Tensor Networks in High-Dimensional Problem Spaces Are Not Dimensionality Reduction—They're Structural Compression

Most researchers treat tensor networks as a tool for managing exponential complexity. This is backwards. Tensor networks don't reduce dimensionality; they expose the latent structure that makes high-dimensional problems tractable in the first place. The distinction matters because it changes what you can actually do with them.

The conventional narrative goes like this: high-dimensional spaces are intractable, so we need methods to compress them. Tensor networks compress. Problem solved. But this framing misses something fundamental. When you decompose a tensor into a network of smaller tensors connected by contraction indices, you're not throwing away information to fit it into a smaller space. You're reorganizing information according to the dependencies that actually exist in your problem.

Consider a quantum many-body system with N particles. The naive state space has dimension 2^N. A tensor network representation doesn't reduce this to something polynomial—it keeps the full expressiveness. What it does instead is make that expressiveness navigable. It reveals which correlations matter and which don't. A matrix product state (MPS) can represent ground states of gapped Hamiltonians efficiently not because it's a lossy compression, but because those states genuinely have low entanglement structure. The network topology matches the physics.

This is why tensor networks work so differently across problem domains. In quantum chemistry, tree tensor networks capture hierarchical correlation structures. In classical machine learning, tensor train decompositions exploit low-rank interactions in feature spaces. In lattice gauge theories, they encode locality constraints directly into the network geometry. The same mathematical object—a contraction of smaller tensors—becomes powerful in each case because the problem itself has the right kind of structure.

The practical consequence is that tensor networks force you to make explicit what you're assuming about your problem. When you choose a network topology, you're making a structural hypothesis. An MPS assumes one-dimensional correlation decay. A PEPS (projected entangled pair state) assumes two-dimensional locality. A hierarchical Tucker decomposition assumes tree-like dependencies. These aren't arbitrary choices. They're commitments about which variables actually interact.

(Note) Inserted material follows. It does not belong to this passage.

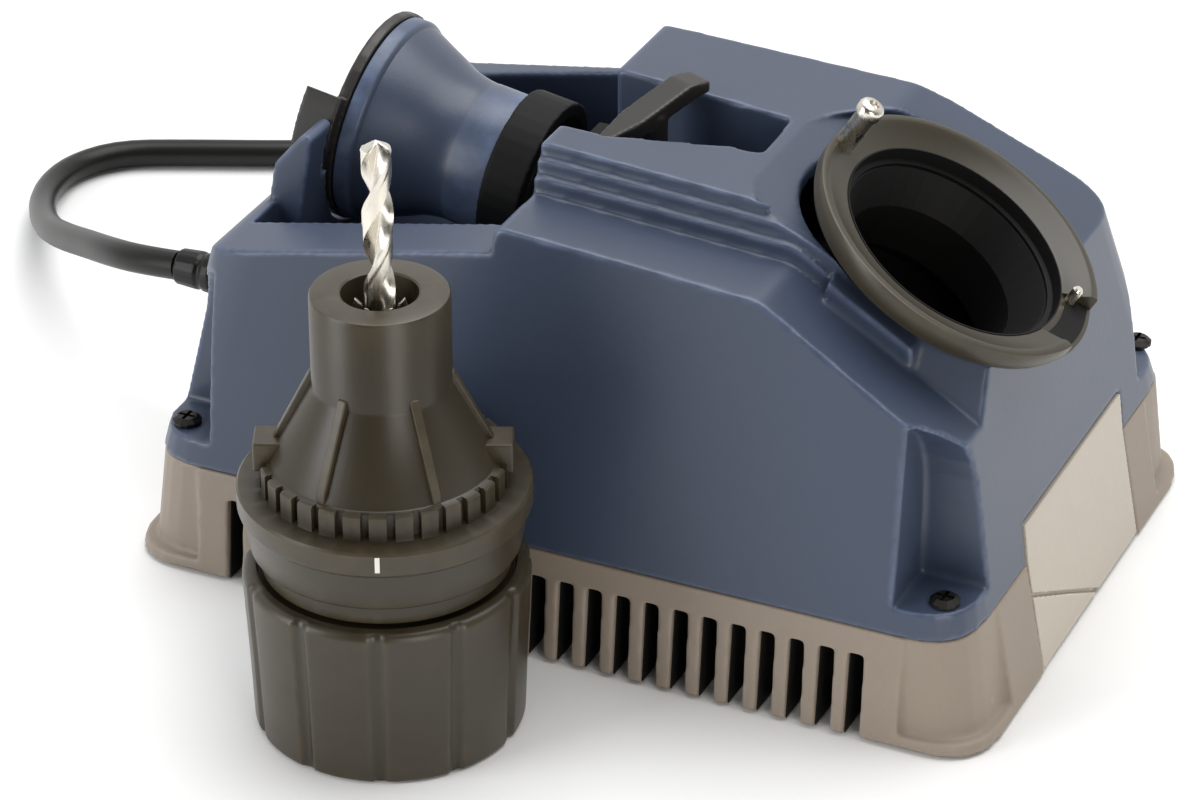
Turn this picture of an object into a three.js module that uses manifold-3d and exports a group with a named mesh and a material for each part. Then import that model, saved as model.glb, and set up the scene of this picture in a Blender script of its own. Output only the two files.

This is where most practitioners go wrong. They apply a standard tensor network architecture to a problem without asking whether the problem's actual structure matches the network's assumed structure. The result is either that the network becomes inefficient—you need exponentially many parameters to represent something that should be simple—or you get false confidence in a representation that's quietly discarding important correlations.

The real power emerges when you reverse the process. Instead of choosing a network topology and hoping it fits, you can use tensor network methods to discover structure. Algorithms like DMRG (density matrix renormalization group) and variational methods don't just optimize parameters within a fixed network; they can reveal which connections matter. When a bond dimension saturates, you're learning something about the problem's intrinsic complexity at that scale. When it stays small, you've found a genuine low-rank structure.

This reframes the entire enterprise. Tensor networks aren't a compression technique you apply to problems that are too big. They're a language for expressing structural hypotheses about high-dimensional spaces and testing whether those hypotheses hold. The mathematics is rigorous, but the insight is empirical: does this problem actually decompose the way your network assumes?

For researchers working in quantum simulation, condensed matter theory, or high-dimensional optimization, this distinction is not semantic. It determines whether you're using tensor networks as a brute-force tool or as a method for understanding what makes your problem solvable. The former will frustrate you with scaling limits. The latter will teach you something about the problem itself.

The next time you reach for a tensor network, ask first: what structure am I assuming? If you can't answer that clearly, you're not ready to use the tool. If you can, you've already begun the real work.